O Sono da Beleza na Modernidade
A brutalidade dos tempos modernos, evidenciada pela complexidade –
quem diria! – de sobrevivência material e social, impele o homem a
um espírito competitivo, mesquinho e paupérrimo, cujas
manifestações podem chegar ao nível do grotesco. Dentre elas, a
que mais desola um espírito alheio à cegueira da existência
contemporânea é a completa ausência de preocupação estética –
por vezes agravada por acentuado e inerente mau gosto – nas obras
mais ordinárias das ocupações humanas. Onde outrora as mãos e
alma labutavam com toda o esmero do escopo transcendental,
hodiernamente vislumbra-se o retrato estéril do niilismo, do
utilitarismo que mal serve a seu suposto propósito de “apenas
servir”.
Não é sem certa melancolia que, ao passear pelas vias de minha
urbe, arrosto miríade de faces impassíveis, inexpugnáveis,
acotovelando-se pelas calçadas, consubstanciando desordenada massa
de seres viventes parasitários de uma ordem caótica, baseada em
satisfação imediata de necessidades animalescas ou imaginárias:
olhos semidesfalecidos para a realidade atem-se naquilo que é mais
bestial e trivial, como mariposas que impelem-se ao calor mortal da
luz noturna. Cimentam todo o espaço do chão de seus lares, matam
seus jardins, como que para obstar o contato com a terra, com a
manifestação mais imediata do natural, na ânsia inconsciente de
atrasar a amálgama com o pó, seu destino inevitável, seu fim
material último. Paradoxalmente, encerram-se em grandes caixotes de
concreto de aparência esmaecida, como jazigos modernos, enquanto
suas almas encerram-se, por sua vez, na penumbra do solitário
coletivismo. Consomem e contentam-se com obras de entretenimento
medíocres, hipnotizados por esboços de experiências rasteiras.

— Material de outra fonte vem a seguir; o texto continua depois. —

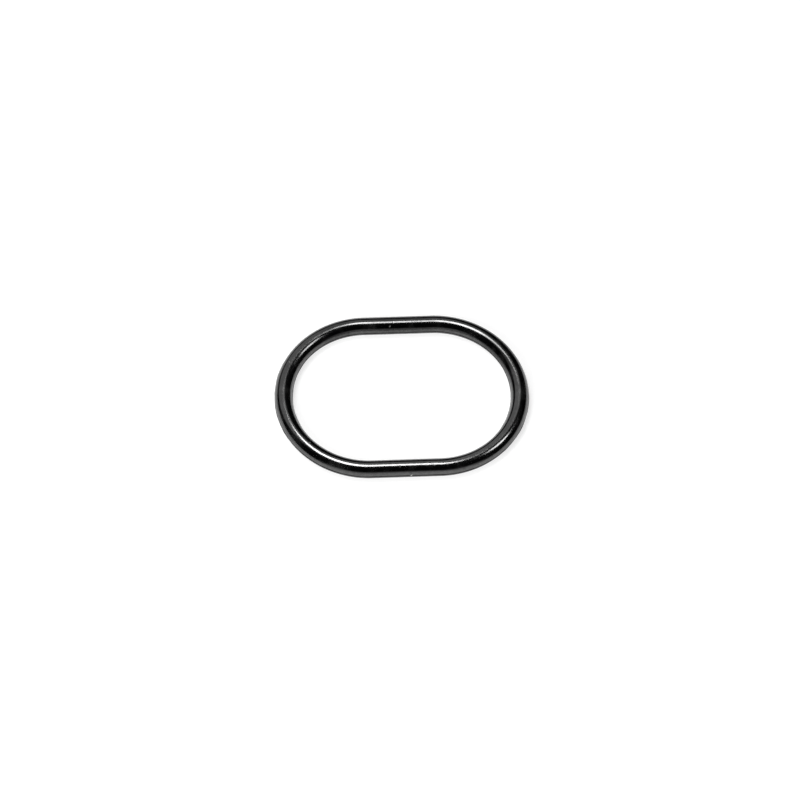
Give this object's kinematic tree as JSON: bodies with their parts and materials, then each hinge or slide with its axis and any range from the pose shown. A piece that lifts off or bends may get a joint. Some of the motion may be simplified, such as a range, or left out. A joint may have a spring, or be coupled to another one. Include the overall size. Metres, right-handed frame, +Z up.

A apreciação da beleza, seja das obras naturais, seja de enlevadas
obras humanas – todas centelhas inspiracionais da mesma Fonte –
foi relegada a atividade insignificante, excêntrica, mero atavio de
pseudointelectualidade, distante do homem prosaico. Tal deturpação,
no entanto, representa causa e, ao mesmo tempo, sintoma (uma
retroalimentação trágica...) do distanciamento do transcendental,
funesto apanágio hodierno, que cada vez mais sufoca a humanidade. Se
o homem é incapaz de apreciar - com autoconsciência - a beleza, é
incapaz de transcender-se e de entender a dor do próximo e o amor
para com ele, multiplicando o crime, a injustiça e as mazelas
contemporâneas.
O senso estético – um dos liames espirituais (talvez o mais
relevante) que propicia ao homem galgar seus limites materiais na
busca individual pelo conhecimento e consciência da eternidade -
dorme o sono mais profundo da noite mais longa desde a criação.
Despertar é uma questão de responsabilidade do indivíduo:
livrar-se das distrações, retornar a si e reconhecer que a beleza
da arte e a beleza da natureza (distinguíveis no luar, nas estrelas,
no frescor da planta cultivada, na literatura, nas obras clássicas)
são vitros para a transcendentalidade - o fim último da existência.